The six point jobs plan was singed by Thomas Donohue, president and CEO of the Chamber.
The most immediate priority facing our nation is to create jobs for the 25 million Americans who are unemployed, underemployed, or have simply given up looking for work.
To create jobs, we must enact policies that promote and sustain stronger economic growth. We must also address extraordinary fiscal and competitive challenges that are smothering growth and driving away jobs. At the same time, there are specific steps Congress and the administration can take right now to spur faster job growth in America’s private sector without adding to the deficit.
We are seeking your action in the following areas:
1. EXPAND TRADE AND GLOBAL COMMERCE
You have the tools in your hands to quickly open new markets for American businesses and create new jobs for American workers. Please use them!
Implementing FTAs with Colombia, South Korea, and Panama would prevent the loss of 380,000 jobs to our foreign competitors and create hundreds of thousands of new jobs in the United States. The U.S.-South Korea FTA alone has the potential to create as many as 280,000 new jobs.
2. PRODUCE MORE AMERICAN ENERGY
Let American energy workers and businesses responsibly develop all sources of domestic energy immediately. This will not only create jobs but will generate new government revenues, protect our energy security, and release us from the grip of some unfriendly governments.
By 2020, natural gas production in Western Pennsylvania alone could create 116,000 new jobs, generate more than $2 billion in government revenues, and add $20 billion to the region’s economy.
3. SPEED UP INFRASTRUCTURE PROJECTS
Government at all levels is standing in the way of badly needed improvements in the nation’s infrastructure. Hundreds of clean and traditional energy projects have been held up by Not In My Backyard (NIMBY) delays. We can strengthen our economy, clean the air, and save lives while putting hundreds of thousands of Americans to work.

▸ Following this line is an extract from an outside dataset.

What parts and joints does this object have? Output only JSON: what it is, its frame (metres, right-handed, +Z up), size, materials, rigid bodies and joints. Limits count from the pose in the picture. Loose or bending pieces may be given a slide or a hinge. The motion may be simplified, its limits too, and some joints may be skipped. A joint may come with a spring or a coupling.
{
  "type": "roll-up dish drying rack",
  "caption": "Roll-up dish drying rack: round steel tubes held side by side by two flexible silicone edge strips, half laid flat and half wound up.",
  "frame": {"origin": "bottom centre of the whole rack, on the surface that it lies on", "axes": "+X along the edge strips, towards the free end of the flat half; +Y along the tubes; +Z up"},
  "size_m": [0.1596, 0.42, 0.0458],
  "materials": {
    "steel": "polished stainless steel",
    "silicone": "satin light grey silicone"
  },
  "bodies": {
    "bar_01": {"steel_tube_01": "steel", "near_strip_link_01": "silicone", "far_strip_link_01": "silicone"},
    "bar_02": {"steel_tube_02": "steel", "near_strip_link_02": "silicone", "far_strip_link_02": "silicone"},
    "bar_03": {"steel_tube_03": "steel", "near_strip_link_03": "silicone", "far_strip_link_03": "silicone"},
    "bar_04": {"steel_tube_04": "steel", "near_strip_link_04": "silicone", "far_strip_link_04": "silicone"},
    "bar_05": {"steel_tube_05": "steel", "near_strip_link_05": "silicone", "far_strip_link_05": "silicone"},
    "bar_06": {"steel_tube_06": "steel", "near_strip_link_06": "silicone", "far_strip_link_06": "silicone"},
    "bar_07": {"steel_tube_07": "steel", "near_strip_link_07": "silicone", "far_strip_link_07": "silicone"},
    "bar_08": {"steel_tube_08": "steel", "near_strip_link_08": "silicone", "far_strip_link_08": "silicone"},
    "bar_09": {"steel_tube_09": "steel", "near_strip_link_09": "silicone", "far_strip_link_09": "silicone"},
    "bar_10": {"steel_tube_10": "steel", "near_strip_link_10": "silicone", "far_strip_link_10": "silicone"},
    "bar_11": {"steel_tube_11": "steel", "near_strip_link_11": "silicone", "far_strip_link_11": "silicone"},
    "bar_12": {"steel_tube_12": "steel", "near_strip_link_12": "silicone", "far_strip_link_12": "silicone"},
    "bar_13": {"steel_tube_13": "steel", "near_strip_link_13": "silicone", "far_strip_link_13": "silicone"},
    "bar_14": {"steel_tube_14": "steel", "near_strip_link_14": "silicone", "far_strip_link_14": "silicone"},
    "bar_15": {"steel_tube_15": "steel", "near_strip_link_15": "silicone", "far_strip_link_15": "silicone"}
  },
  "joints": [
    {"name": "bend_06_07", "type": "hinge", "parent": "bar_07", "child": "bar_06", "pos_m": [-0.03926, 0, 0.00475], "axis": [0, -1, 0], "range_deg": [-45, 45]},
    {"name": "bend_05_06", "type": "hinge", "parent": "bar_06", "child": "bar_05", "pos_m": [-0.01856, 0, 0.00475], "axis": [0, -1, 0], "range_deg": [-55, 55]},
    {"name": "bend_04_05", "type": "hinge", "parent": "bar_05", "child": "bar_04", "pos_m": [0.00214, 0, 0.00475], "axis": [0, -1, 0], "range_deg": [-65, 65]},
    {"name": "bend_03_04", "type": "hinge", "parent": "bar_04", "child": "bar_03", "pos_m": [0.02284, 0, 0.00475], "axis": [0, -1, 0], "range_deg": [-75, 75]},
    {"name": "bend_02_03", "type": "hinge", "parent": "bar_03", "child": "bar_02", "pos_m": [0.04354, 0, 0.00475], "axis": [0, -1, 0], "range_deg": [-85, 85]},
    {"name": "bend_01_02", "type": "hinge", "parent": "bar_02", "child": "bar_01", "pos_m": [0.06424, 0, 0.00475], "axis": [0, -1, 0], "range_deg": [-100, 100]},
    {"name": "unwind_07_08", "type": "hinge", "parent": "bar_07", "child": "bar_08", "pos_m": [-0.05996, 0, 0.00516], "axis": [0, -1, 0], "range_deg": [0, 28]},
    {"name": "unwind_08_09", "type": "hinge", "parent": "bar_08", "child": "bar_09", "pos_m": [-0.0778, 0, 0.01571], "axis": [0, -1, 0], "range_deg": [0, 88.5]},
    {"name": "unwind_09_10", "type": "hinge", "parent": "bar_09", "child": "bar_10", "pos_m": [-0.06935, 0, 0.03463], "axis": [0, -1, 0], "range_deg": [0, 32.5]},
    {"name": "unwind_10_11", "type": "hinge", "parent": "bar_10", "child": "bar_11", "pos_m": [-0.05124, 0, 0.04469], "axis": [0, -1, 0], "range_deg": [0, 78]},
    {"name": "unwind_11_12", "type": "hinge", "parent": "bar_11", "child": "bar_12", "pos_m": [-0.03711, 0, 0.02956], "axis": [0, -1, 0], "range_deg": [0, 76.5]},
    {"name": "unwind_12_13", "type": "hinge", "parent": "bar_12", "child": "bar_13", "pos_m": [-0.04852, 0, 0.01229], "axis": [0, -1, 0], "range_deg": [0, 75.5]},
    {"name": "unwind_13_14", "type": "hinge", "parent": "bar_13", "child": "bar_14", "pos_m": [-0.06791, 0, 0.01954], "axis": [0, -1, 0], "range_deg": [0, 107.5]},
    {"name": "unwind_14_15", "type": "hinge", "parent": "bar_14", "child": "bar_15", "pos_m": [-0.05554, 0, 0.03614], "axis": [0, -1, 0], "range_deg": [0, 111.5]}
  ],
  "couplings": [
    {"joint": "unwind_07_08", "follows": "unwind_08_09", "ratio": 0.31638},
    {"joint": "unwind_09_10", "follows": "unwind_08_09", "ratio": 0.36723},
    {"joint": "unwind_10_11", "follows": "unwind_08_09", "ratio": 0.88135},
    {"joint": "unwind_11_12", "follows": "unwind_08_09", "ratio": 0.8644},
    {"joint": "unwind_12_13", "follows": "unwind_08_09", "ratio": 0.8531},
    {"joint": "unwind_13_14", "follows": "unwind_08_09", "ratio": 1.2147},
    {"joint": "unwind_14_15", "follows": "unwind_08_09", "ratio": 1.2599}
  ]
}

4. WELCOME TOURISTS AND BUSINESS VISITORS TO THE
Travel and tourism is a small business-centered sector that already accounts for $700 billion in revenues and 7.4 million American jobs. Spending by foreign tourists counts as U.S. exports and helps our balance of trade. When business visitors come here for conferences, training, and trade shows and to buy our products, they strengthen America’s role as the center of innovation and global commerce. We have an opportunity to create new jobs, spur consumer spending, and generate more revenues for government at all levels.
We can create 1.3 million American jobs by 2020 just by restoring the U.S. share of the travel market to its 2000 level. The United States is the greatest destination in the world, but the world needs to know that.
5. SPEED UP PERMITS AND PROVIDE REGULATORY CERTAINTY AND RELIEF
Small and large businesses alike have cited regulatory burdens, the excessive litigation that regulations spawn, and fears about what government regulators will do to them next as among the most significant obstacles to new hiring. Immediate regulatory relief is required in order to begin moving $1 trillion–$2 trillion in accumulated private capital off of the sidelines and into business expansion.
Congress has responsibilities as well—to invoke the Congressional Review Act when necessary; pass legislation requiring an up-or-down vote before new major rules can take effect; and mandate a higher standard of proof to justify regulations with a major impact on economic growth and jobs.
6. PASS TAX INCENTIVES THAT CREATE JOBS WHILE
Comprehensive pro-growth tax reform must be a key deliverable of the Joint Select Committee on Deficit Reduction. Lawmakers and the administration can begin delivering now by swiftly enacting tax measures that stimulate business expansion and jobs without adding to the deficit.
* * *
Your timely action on these and other ideas would significantly ease uncertainty, get existing capital off the sidelines, spur business and consumer activity, and create American jobs.
These proposals do not diminish the need to act on an array of other critical challenges to our economy. For example, we must restore the health of our housing market by allowing the foreclosure process to proceed. The sooner we allow the market to take its corrective course, the faster this key sector will recover and start building and hiring once again.
We must address, without further delay, the need to substantially reform our education, immigration, health care, capital markets, and legal systems. And as the Chamber wrote in our recent letter to members of the Joint Select Committee on Deficit Reduction, it is imperative that Congress and the administration agree on a bold plan to rein in government deficits and debt by reforming entitlement programs, overhauling the tax code, and controlling runaway federal spending.
Time and time again, Americans have heard Congress and the administration declare that creating jobs must be the nation’s highest priority. If you are serious, then we ask you to enact policies aimed at growing the private sector, not at growing the government. Millions of American entrepreneurs and businesses large and small are ready to act if you act. Give them the freedom to do what they do best and the certainty that their hard work and responsible efforts will be rewarded and not punished. Then, you will see the American business community achieve extraordinary things for this great country.
To spur action, the Chamber is strongly promoting our job creation ideas to state and local chambers, industry associations, the 3 million businesses that comprise the Chamber federation, and to the American people. We are urging them to tell you directly about economic conditions in their communities and how these proposals and others could help create jobs for the citizens you represent.
We stand ready to work with both parties in Congress, with the administration, and with all economic stakeholders to revitalize the American Dream by putting Americans back to work.